What makes LV so powerful?

houyhnhnm102 celizwh at intergate.com
Wed May 23 02:59:48 UTC 2007


No: HPFGUIDX 169135

Tandra:

> This has been gnawing at me since I just finished the 
> 6th book yet again. I know LV hunts down power and 
> finds out stuff that most other wizards don't care 
> to find out, but I don't get why he was so powerful 
> by the time DD met him in the orphanage. It seemed 
> obvious to DD that he wasn't an ordinary wizard, but 
> where did all this power come from? Because he was 
> an heir of Slytherin? Is there anything that leads 
> us to believe that Slytherin was all that powerful? 
> I just don't see why he is all so powerful.

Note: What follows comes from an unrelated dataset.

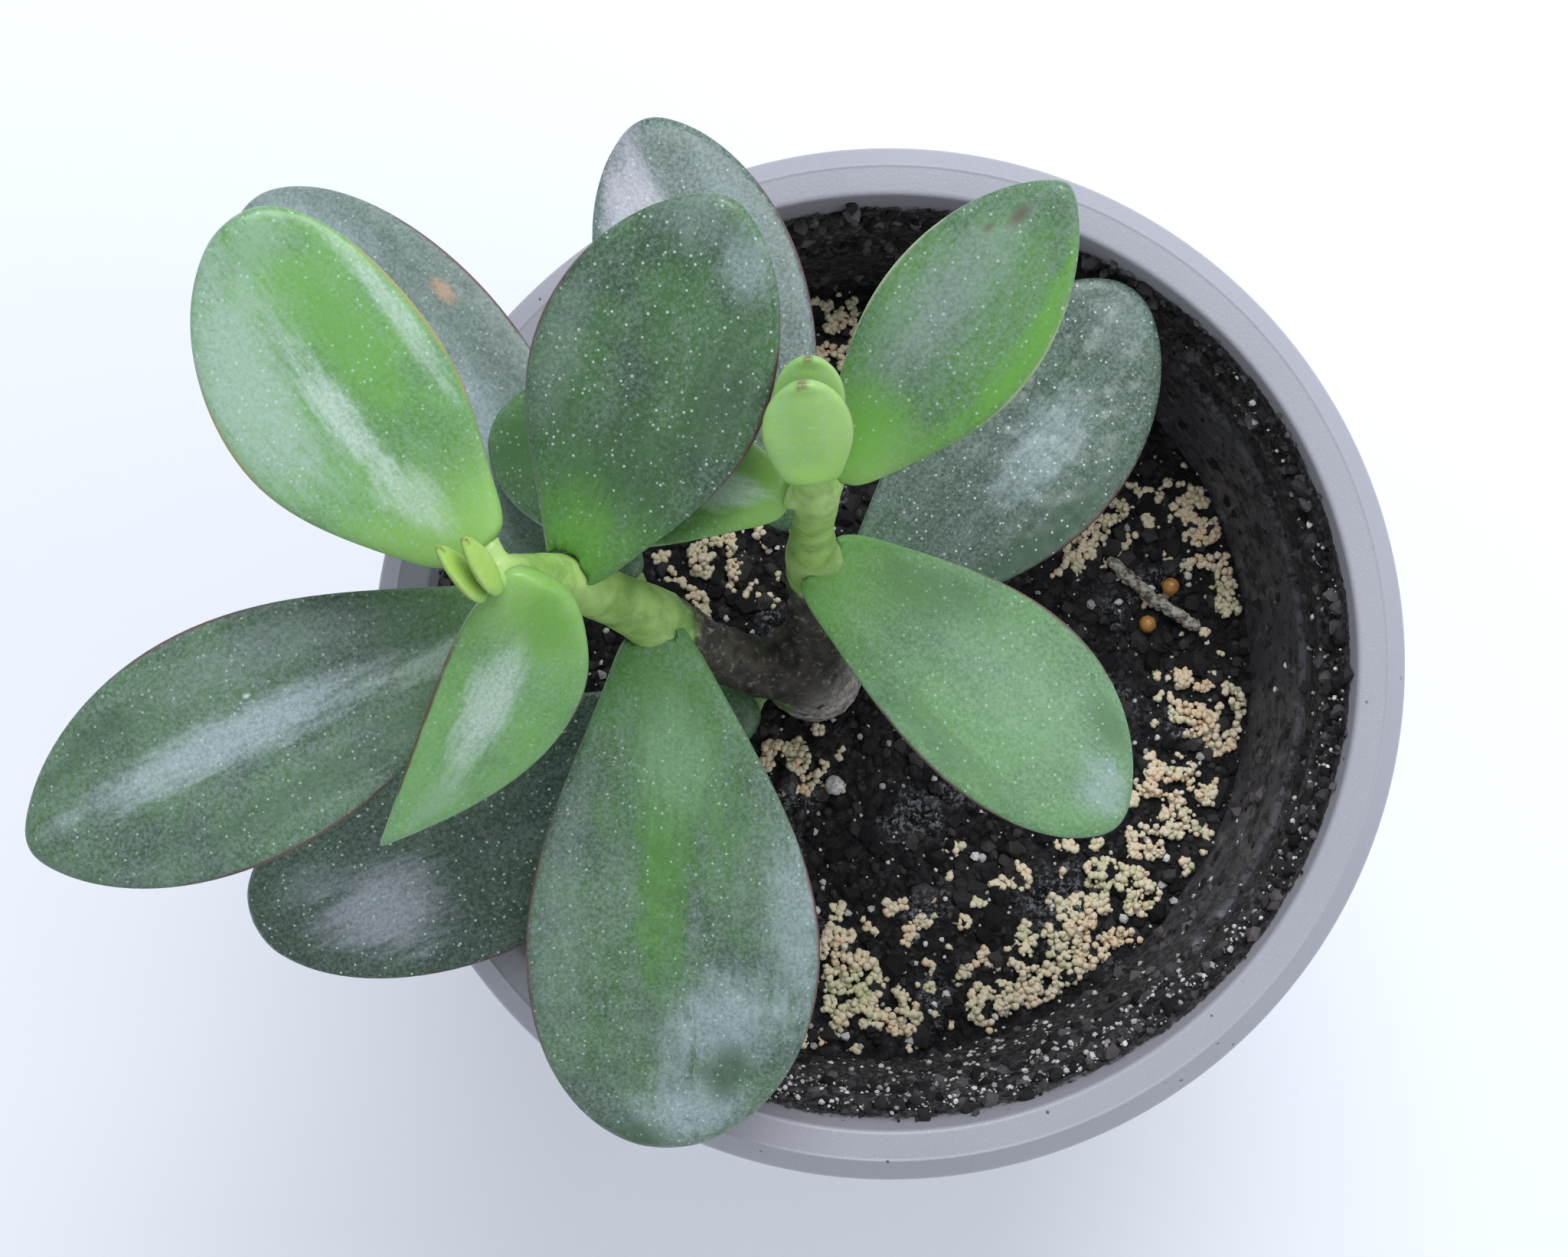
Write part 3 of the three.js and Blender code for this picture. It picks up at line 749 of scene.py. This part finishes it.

Can 
> anyone help me there?

houyhnhnm:

If magical power is inherited, it seems like it would 
have suffered from the same kind of impairment from 
the Gaunts' inbreeding that many of their other traits 
obviously did.  I would be more inclined to credit 
Voldemort's half blood status with his exceptional 
ability, if that is what he had.  We have a lot of 
examples of hybrid vigor in the series.

I think what set the eleven-year-old Tom Riddle apart, 
however, was not exceptional magical ability so much 
as a lack of innocence.  Dumbledore said to Harry, 
"His powers, as you heard, were surprisingly 
well-developed for such a young wizard and--most 
interestingly and ominously of all--he had already 
discovered that he had some measure of control over 
them, and had begun to use them consciously.  And as 
you saw, they were not the random experiments typical 
of young wizards:  He was already using magic against 
other people, to frighten, to punish, to control."

I think what Dumbledore was saying was that it was Tom 
Riddle's sociopathy that was precocious as much as his 
magical ability.  At least that's the way I see Voldemort.  
I don't see him developing into this powerful evil Dark 
Wizard just because he was so fantastically talented above 
any one else of his generation.  He may have been gifted, 
but it was the amorality, absence of any normal ability 
to form connections with other people, absence of normal 
inhibitions and a sense of right and wrong that enabled 
him to become Lord Voldemort. The ability to con people, 
to use them, to hurt them, completely untrammeled by any 
feelings of shame, guilt, or remorse, "talents" exhibited 
by criminals with no magical ability whatsoever.